Heat gunning the print afterwards must have a significant effect on final strength, has anyone tried any scientific tests ok this?

By the way, I do find that the format that these posts are presented makes it difficult to read. I generally get them via google reader on my iPhone and they are non paragraphed, no line breaks etc- can't this be changed?
 Re: Warping June 12, 2009 02:26PM Registered: 15 years ago Posts: 186
I was wondering whether the proximity of the nozzle raises the temp of the previous layers. If a heater bag of 70C is enough to help reduce warping, localised heating (through conduction or radiation) might be enough to raise the temp enough to reduce warping.
This might also explain why printing slower (more contact/radiation time) reduces warping, and would also explain the shape of the commercial machine head.

---
Reprapping blog and other rants: [renoirsrants.blogspot.com]
 Re: Warping June 12, 2009 03:13PM Admin Registered: 17 years ago Posts: 1,915
When I was printing HDPE with Tommelise 1.0 I was printing at very low speeds, ~ 4 mm/sec. It didn't seem to make any difference to the warping.

-------------------------------------------------------

Hell, there are no rules here - we're trying to accomplish something.

Opportunity is missed by most people because it is dressed in overalls and looks like work.

Thomas A. Edison
 Re: Warping June 12, 2009 04:07PM Registered: 15 years ago Posts: 332
On the reprap configuration tips page, it says to measure the extrusion rate, then match the print speed. I found it was better to try many tens of lines and find the speed that left the extrudate under no tension or compression. I wonder if the warping effect could be ameliorated by choosing better speed settings. Also, I get less warping when the extrudate is at a higher temperature, I assume this is because any tension in it is released as it fully melts. Anyone with warping problems want to test this out?
 Re: Warping June 14, 2009 02:16PM Registered: 16 years ago Posts: 29
I have found that if the base layer is held down well warping is not a major problem. I have printed a NEMA 23 motor holder 8cm X 10 cm X 4 cm in ABS and only has abot 1mm of warp.

I extrude onto a glass chopping board coivered in evostick.My machine runs at 800 mm min not very fast and I extrude at about 230 degrees.

If the bottom layercomes unstuck then warping is massive.

I also noticed that the thicker the layer the less warping but the more problems with delamination.

emcreprap.blogspot.com/
 Re: Warping June 14, 2009 03:30PM Registered: 15 years ago Posts: 536
I agree with Nophead - I think by far, the major component of the warping is the fact that upper, hot layers are bonded to lower, cooled (and therefore shrunk) layers.
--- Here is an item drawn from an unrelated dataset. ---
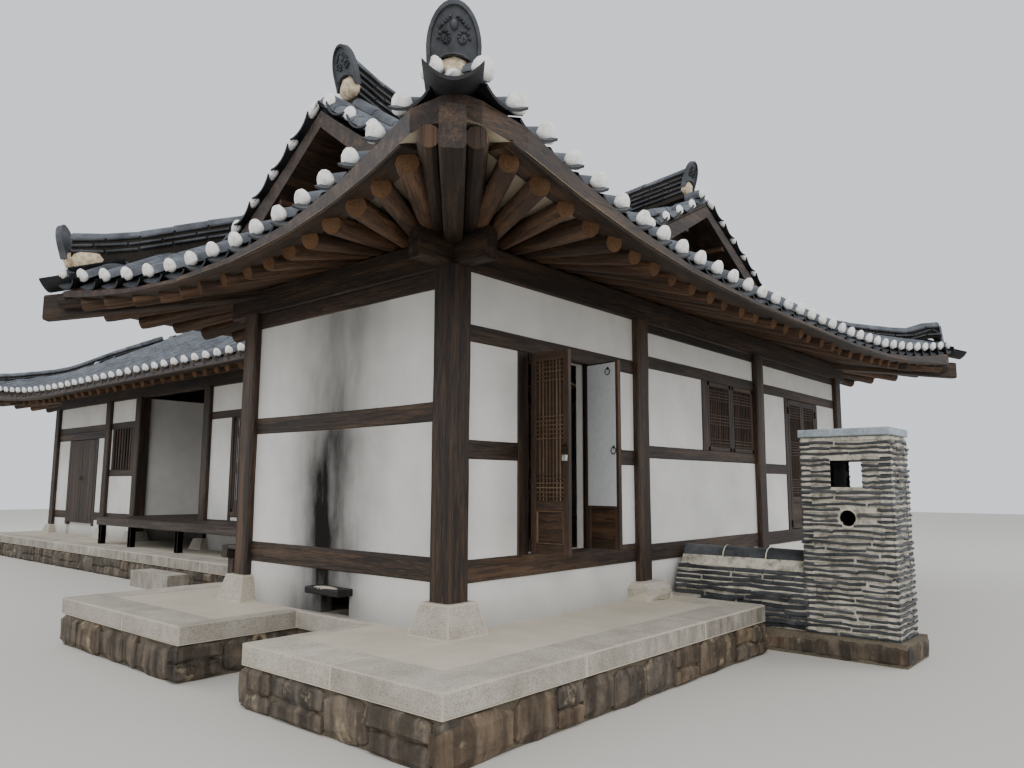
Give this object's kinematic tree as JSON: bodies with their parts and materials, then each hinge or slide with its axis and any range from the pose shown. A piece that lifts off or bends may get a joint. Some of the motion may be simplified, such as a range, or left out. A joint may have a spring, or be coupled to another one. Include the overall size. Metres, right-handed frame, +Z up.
{
  "type": "hanok house",
  "caption": "L-shaped timber house with plastered walls, tiled hip-and-gable roof, stone platform, firebox and tile chimney; its lattice and plank doors swing.",
  "frame": {"origin": "on the ground, directly below the outer corner of the near corner post", "axes": "+Z up; +X along the street wall towards the chimney; +Y along the end wall towards the courtyard"},
  "size_m": [10.828, 18.03, 5.64],
  "materials": {
    "timber": "oiled pine, weathered brown",
    "timber_dark": "dark weathered pine boards",
    "plaster": "trowelled lime plaster",
    "granite": "bush-hammered pale granite",
    "rubble": "rough field stones in clay mortar",
    "tile": "unglazed fired grey roof tile",
    "tile_stack": "stacked broken tiles in lime mortar",
    "floor": "clay floor under oiled paper",
    "paper": "mulberry paper on lattice",
    "iron": "forged iron rings and hinges",
    "mortar": "white lime mortar"
  },
  "bodies": {
    "root": {"corner_post": "timber", "left_post": "timber", "middle_post": "timber", "end_lower_beam": "timber", "end_middle_beam": "timber", "bay1_frame": "timber", "long_end_frame": "timber", "courtyard_frame": "timber", "rear_frame": "timber", "far_frame": "timber", "rafters_street": "timber", "rafters_end": "timber", "rafters_small_back": "timber", "rafters_long": "timber", "wall_plates": "timber", "bay2_window": "timber_dark", "porch_floor": "timber_dark", "veranda": "timber_dark", "end_wall": "plaster", "bay1_wall": "plaster", "bay2_wall": "plaster", "bay3_wall": "plaster", "room_wall": "plaster", "kitchen_wall": "plaster", "small_back_wall": "plaster", "porch_wall": "plaster", "rear_wall": "plaster", "far_wall": "plaster", "gable_small": "plaster", "gable_long_near": "plaster", "gable_long_far": "plaster", "granite_kerb": "granite", "courtyard_step": "granite", "stone_base": "rubble", "chimney_base": "rubble", "roof_small_street": "tile", "roof_small_back": "tile", "skirt_small": "tile", "roof_long_court": "tile", "roof_long_rear": "tile", "skirt_long_near": "tile", "skirt_long_far": "tile", "ridge_small": "tile", "ridge_long": "tile", "corner_ridge_near": "tile", "corner_ridge_left": "tile", "corner_ridge_right": "tile", "rake_ridge_court": "tile", "firebox_lintel": "tile_stack", "chimney_tower": "tile_stack", "chimney_cap": "tile_stack", "flue": "tile_stack", "inner_floor": "floor"},
    "door_left": {"door_left": "timber"},
    "door_right": {"door_right": "timber"},
    "side_door_left": {"side_door_left": "timber"},
    "side_door_right": {"side_door_right": "timber"},
    "kitchen_door_left": {"kitchen_door_left": "timber_dark"},
    "kitchen_door_right": {"kitchen_door_right": "timber_dark"}
  },
  "joints": [
    {"name": "door_left_swing", "type": "hinge", "parent": "root", "child": "door_left", "pos_m": [0.909, 0.044, 1.67], "axis": [0, 0, -1], "range_deg": [-93, 57]},
    {"name": "door_right_swing", "type": "hinge", "parent": "root", "child": "door_right", "pos_m": [1.7, 0.044, 1.67], "axis": [0, 0, 1], "range_deg": [-80, 70]},
    {"name": "side_door_left_swing", "type": "hinge", "parent": "root", "child": "side_door_left", "pos_m": [6.18, 0.044, 1.71], "axis": [0, 0, -1], "range_deg": [0, 150]},
    {"name": "side_door_right_swing", "type": "hinge", "parent": "root", "child": "side_door_right", "pos_m": [7.14, 0.044, 1.71], "axis": [0, 0, 1], "range_deg": [0, 150]},
    {"name": "kitchen_door_left_swing", "type": "hinge", "parent": "root", "child": "kitchen_door_left", "pos_m": [2.494, 13.7, 1.47], "axis": [0, 0, -1], "range_deg": [0, 100]},
    {"name": "kitchen_door_right_swing", "type": "hinge", "parent": "root", "child": "kitchen_door_right", "pos_m": [2.494, 12.5, 1.47], "axis": [0, 0, 1], "range_deg": [0, 100]}
  ]
}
As the upper layers then cool, they induce a shear stress between the upper and lower layers, resulting in bending. It's the same effect used in a bi-metallic strip to measure temperature in a thermostat, described here:
[en.wikipedia.org]

The "stretching" of the filament doesn't seem to effect warping on my machine - if it were the major cause, I should get negative warping - ie, corners bent downward, centers bent upward, when I extrude plastic at a faster rate than the head feed rate. This isn't so - I still get warping in the normal, tip upward direction even when I'm extruding twice as fast as the corresponding head speed, making very wide filaments.

Heating the build area reduces the warping by reducing the magnitude of the inter-layer shrinking. Once the entire part is complete, it is allowed to cool, and it shrinks as a unit. Large, solid areas may still cause problems, as they do in injection moulding, but overall warping is greatly reduced.
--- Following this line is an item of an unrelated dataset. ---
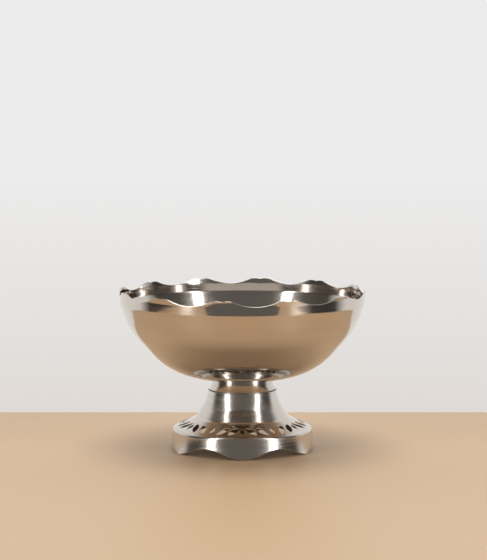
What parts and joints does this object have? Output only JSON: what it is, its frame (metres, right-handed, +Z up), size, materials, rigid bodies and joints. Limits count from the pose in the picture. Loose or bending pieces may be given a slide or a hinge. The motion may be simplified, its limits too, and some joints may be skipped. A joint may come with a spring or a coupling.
{
  "type": "punch bowl",
  "caption": "Polished metal punch bowl with a scalloped rim, bolted to a flared foot with a pierced shoulder and a lobed hem.",
  "frame": {"origin": "on the tabletop under the middle of the bowl", "axes": "+Z up along the axis of the bowl; -Y towards the viewer, through the middle of one lobe of the foot"},
  "size_m": [0.3606, 0.3606, 0.2341],
  "materials": {
    "bowl_metal": "polished sheet with fine spun lines round the axis",
    "collar_metal": "polished sheet with fine spun lines round the axis",
    "foot_metal": "polished sheet with fine spun lines round the axis",
    "boss_metal": "turned",
    "plate_metal": "turned, with a soldered edge",
    "fastener_metal": "zinc plated"
  },
  "bodies": {
    "stand": {"foot_shell": "foot_metal", "stem_plate": "plate_metal"},
    "bowl": {"bowl_shell": "bowl_metal", "bowl_collar": "collar_metal", "bowl_boss": "boss_metal"},
    "bolt_set": {"clamp_bolt": "fastener_metal", "plain_washer": "fastener_metal", "spring_washer": "fastener_metal"}
  },
  "joints": [
    {"name": "bowl_lift", "type": "slide", "parent": "stand", "child": "bowl", "axis": [0, 0, 1], "range_m": [0, 0.06]},
    {"name": "bolt_undo", "type": "slide", "parent": "stand", "child": "bolt_set", "axis": [0, 0, -1], "range_m": [0, 0.022]}
  ]
}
Classical injection moulding processes have the same issues - you have to design everything a few percent larger than it should be, to account for shrinkage, and wall thickness needs to be uniform, with no large, thick areas of plastic, as these tend to form internal voids during the cooling process.

I have yet to get a heated envelope working on my machine, but that's definitely on the list of things to do.

 Re: Warping June 18, 2009 07:11AM Registered: 15 years ago Posts: 37
The major factor for warping is not important as in both mechanisms stress is trapped in the filament.

I figure that if we keep the head over the plastic longer then it will give time for the stress to relieve or for the surrounding plastic to expand so when things cool there will be a lower levels of internal stress.

Rather than going slowly I have fitted another heater. The new design is using a standard nozzle in the centre with an annular heater round it. The heater is simply stuck to the back of a 40mm dia steel washer, the same ones used on the Z axis.

Have a look at the photos the results look promising.

Unfortunately the last test with the heater was to run at 245DegC, this
proved to be too much for the hot end and the nozzle support melted.
I will get this fixed and try something other than a test object, if the
benefit can still be seen.

Test Object 150mm long x 3 mm x 20mm high
Extrusion temp 245
Print speed was 16mm/s (not m/s in the photo)
Annular heater at various temps.

Tony
 Re: Warping June 18, 2009 12:50PM Registered: 15 years ago Posts: 300
It's hard to see from your picture, but it appears that you are:

1. Placing a hovering hot plate a few millimeters above where the thread is bonding.

2. Warming the underlying attachment layer before the new extruded thread bonds.
3. Contine to apply localize head due the diameter of the heating plate and the movement rate.
 Re: Warping June 18, 2009 01:53PM Registered: 15 years ago Posts: 37
1)Yes, the heater is just a large washer with an element stuck to the top surface. The bottom surface of the washer is mounted approx. 1mm back from the tip so it runs very close to the extruded filament

2&3)Yes, the idea is to warm the surrounding material ahead of the nozzle, then keep it warm after the nozzle has gone past.
Tony
 Re: Warping June 18, 2009 03:18PM Registered: 14 years ago Posts: 54
Nice idea, and it would appear, nice results!